On Fri, 2010-02-26 at 16:08 +1100, Nick Piggin wrote:
> On Thu, Feb 25, 2010 at 11:53:01AM -0500, Mathieu Desnoyers wrote:

> > This is actually what I did in v1 of the patch, but this implementation met
> > resistance from the RT people, who were concerned about the impact on RT tasks
> > of a lower priority process doing lots of sys_membarrier() calls. So if we want
> > to do other-process-aware sys_membarrier(), we would have to iterate on all
> > cpus, for every running process shared memory maps and see if there is something
> > shared with all shm of the current process.
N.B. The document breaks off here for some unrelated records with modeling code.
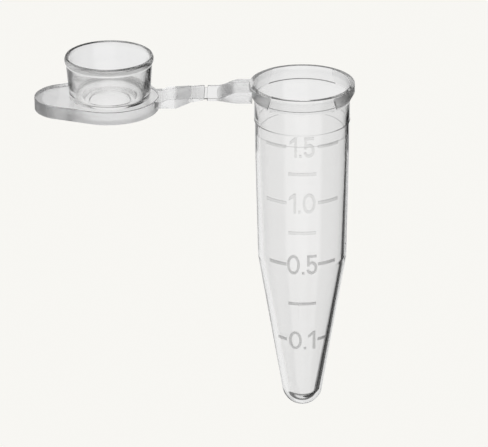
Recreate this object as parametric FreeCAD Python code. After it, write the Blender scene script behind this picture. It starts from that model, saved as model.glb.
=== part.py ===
"""Microcentrifuge tube, 1.5 mL, with its snap lid open on a living hinge.

Millimetres. The origin is on the tube's axis at the foot of the collar, where the tube hangs
in a rack. +Z points up out of the mouth, and the strap and the lid lie along -X. Depths are
measured down from the rim's top face, and level() turns a depth into a height.
"""
import FreeCAD, Part
import math
import os

# Tube: radii and depths below the rim's top face
RIM_R = 6.00
RIM_FACE = 0.30
RIM_FOOT = 0.68
NECK_R = 5.62
NECK_DEPTH = 1.60
MOUTH_R = 5.50
LEAD_IN_DEPTH = 1.50
SEAT_TOP_R = 5.34
SEAT_END_R = 5.12
SEAT_END_DEPTH = 5.80
SEAT_CHAMFER = 2.20
LAND_R = 5.45
LAND_DEPTH = 4.40
COLLAR_FACE = 0.95
COLLAR_FOOT = 2.00
BARREL_TOP_R = 5.38
BARREL_TOP_BORE = 4.90
BARREL_END_R = 5.12
BARREL_END_BORE = 4.60
BARREL_END_DEPTH = 21.20
TUBE_LENGTH = 40.30
TIP_R = 2.36
TIP_BORE = 1.54

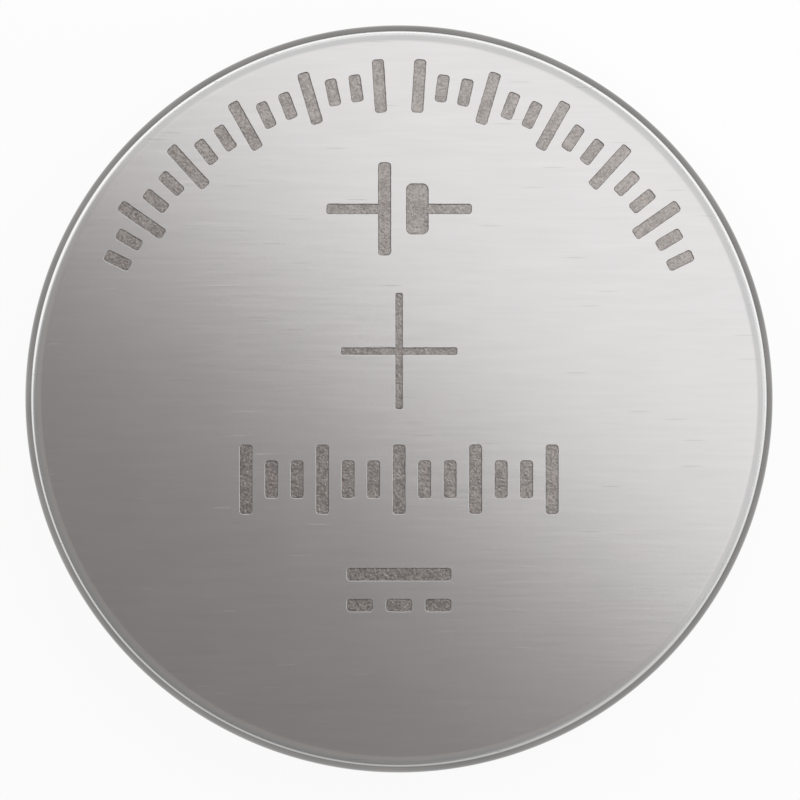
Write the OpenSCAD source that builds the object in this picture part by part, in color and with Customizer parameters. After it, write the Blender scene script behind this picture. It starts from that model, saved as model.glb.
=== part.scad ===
// Lithium coin cell, lying on its negative cap with the positive face up.
// The origin is the centre of the negative face, and every sheet part is a bent section turned about Z.

/* [Cell] */
// Outside diameter of the cell
cell_d = 16; // [12:0.1:24]
// Height from the negative face to the positive face
cell_h = 2; // [1.85:0.05:3.2]

/* [Positive can] */
// Sheet thickness of the can
can_t = 0.2; // [0.15:0.01:0.25]
// Outside radius between the positive face and the side wall
can_corner_r = 0.38; // [0.3:0.01:0.4]
// Flat width of the crimped rim, inside its bend
rim_land_w = 0.25; // [0.1:0.05:0.4]
// Height of the crimped rim above the negative face
rim_lift = 0.12; // [0.1:0.01:0.2]

/* [Negative cap] */
// Sheet thickness of the cap
cap_t = 0.2; // [0.15:0.01:0.25]
// Outside radius at the edge of the negative face
cap_edge_r = 0.3; // [0.27:0.01:0.4]
// Outside radius where the shoulder turns into the skirt
cap_bend_r = 0.3; // [0.27:0.01:0.4]
// Radius in the groove between the pocket wall and the shoulder
cap_root_r = 0.1; // [0.06:0.01:0.15]

/* [Gasket] */
// Thickness of the gasket where the crimp squeezes it
gasket_t = 0.25; // [0.2:0.01:0.32]
// Thickness of the gasket under the edge of the skirt
gasket_base_t = 0.3; // [0.2:0.05:0.4]
// Thickness of the lip that holds the skirt from inside
gasket_lip_t = 0.3; // [0.2:0.05:0.4]
// Height of that lip's end above the skirt's bend
gasket_lip_gap = 0.15; // [0.05:0.05:0.3]
// Width of gasket that shows inside the rim
gasket_show_w = 0.15; // [0.13:0.01:0.3]

/* [Electrodes] */
// Thickness of the lithium disc
lithium_t = 0.4; // [0.3:0.05:0.5]
// Gap between the lithium disc and the pocket wall
lithium_gap = 0.55; // [0.3:0.05:1]
// Thickness of the separator
separator_t = 0.12; // [0.06:0.01:0.2]
// Gap between the separator and the pocket wall
separator_gap = 0.05; // [0.02:0.01:0.15]
// Width of separator that stands past the cathode pellet
separator_overlap = 0.2; // [0.1:0.05:0.6]

/* [Collector] */
// Thickness of the collector mesh
collector_t = 0.1; // [0.06:0.01:0.15]
// Width of pellet that stands past the collector mesh
collector_inset = 0.5; // [0.3:0.1:1.5]
// Width of the plain band round the collector mesh
collector_band_w = 0.3; // [0.2:0.05:0.8]
// Long pitch of the diamond openings
diamond_l = 1.8; // [1.5:0.1:2.4]
// Short pitch of the diamond openings
diamond_w = 1; // [0.8:0.1:1.4]
// Width of the strands between the openings
strand_w = 0.2; // [0.15:0.01:0.3]

/* [Hidden] */
$fn = 128;

// Radii of the seal, from the side wall inwards
can_r = cell_d / 2;
can_bore_r = can_r - can_t;
skirt_r = can_bore_r - gasket_t;
skirt_bend_r = skirt_r - cap_bend_r;
rim_edge_r = skirt_bend_r - rim_land_w;
gasket_edge_r = rim_edge_r - gasket_show_w;
pocket_r = gasket_edge_r - cap_root_r;
gasket_inner_r = skirt_r - cap_t - gasket_lip_t;

// Heights of the seal: the rim, the gasket and the shoulder bend about one circle
shoulder_z = rim_lift + can_t + gasket_t;
bend_z = shoulder_z + cap_bend_r;
can_floor_z = cell_h - can_t;
skirt_end_z = can_floor_z - gasket_base_t;

// The stack between the two inner faces; the pellet fills what the others leave
separator_z = cap_t + lithium_t;
pellet_z = separator_z + separator_t;
collector_z = can_floor_z - collector_t;
separator_r = pocket_r - cap_t - separator_gap;
pellet_r = separator_r - separator_overlap;
collector_r = pellet_r - collector_inset;

// Overshoot of a cutting tool past the face it cuts
overshoot = 0.1;

// Straight stretch of a section, between its lowest and highest corner
module strip(low, high) {
    translate(low) square(high - low);
}

// Quarter turn of a section between two radii; quadrant 0 is outwards and up, and they count anticlockwise
module quarter_bend(centre, inner_r, outer_r, quadrant) {
    translate(centre) rotate(90 * quadrant) intersection() {
        difference() {
            circle(r = outer_r);
            circle(r = inner_r);
        }
        square(2 * outer_r);
    }
}

// Quarter of a disc, with the quadrants of quarter_bend
module quarter_disc(centre, r, quadrant) {
    translate(centre) rotate(90 * quadrant) intersection() {
        circle(r = r);
        square(2 * r);
    }
}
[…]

This is clearly not as trivial as
> > just broadcasting the IPI to all cpus.
> 
> I don't see how this is fundamentally worse than your existing approach,
> because on some architectures with asids, the mm_cpumask isn't cleared
> when a process is scheduled off the CPU then you could effectively just
> cause IPIs to lots of CPUs anyway.

That's why checking the mm_cpumask isn't the only check. That just
limits what CPUs we check, but before a IPI is sent, that cpu has its rq
lock held and a check against cpu_curr(cpu)->mm vs the current->mm. If
that fails, then that CPU does not have an IPI sent to it.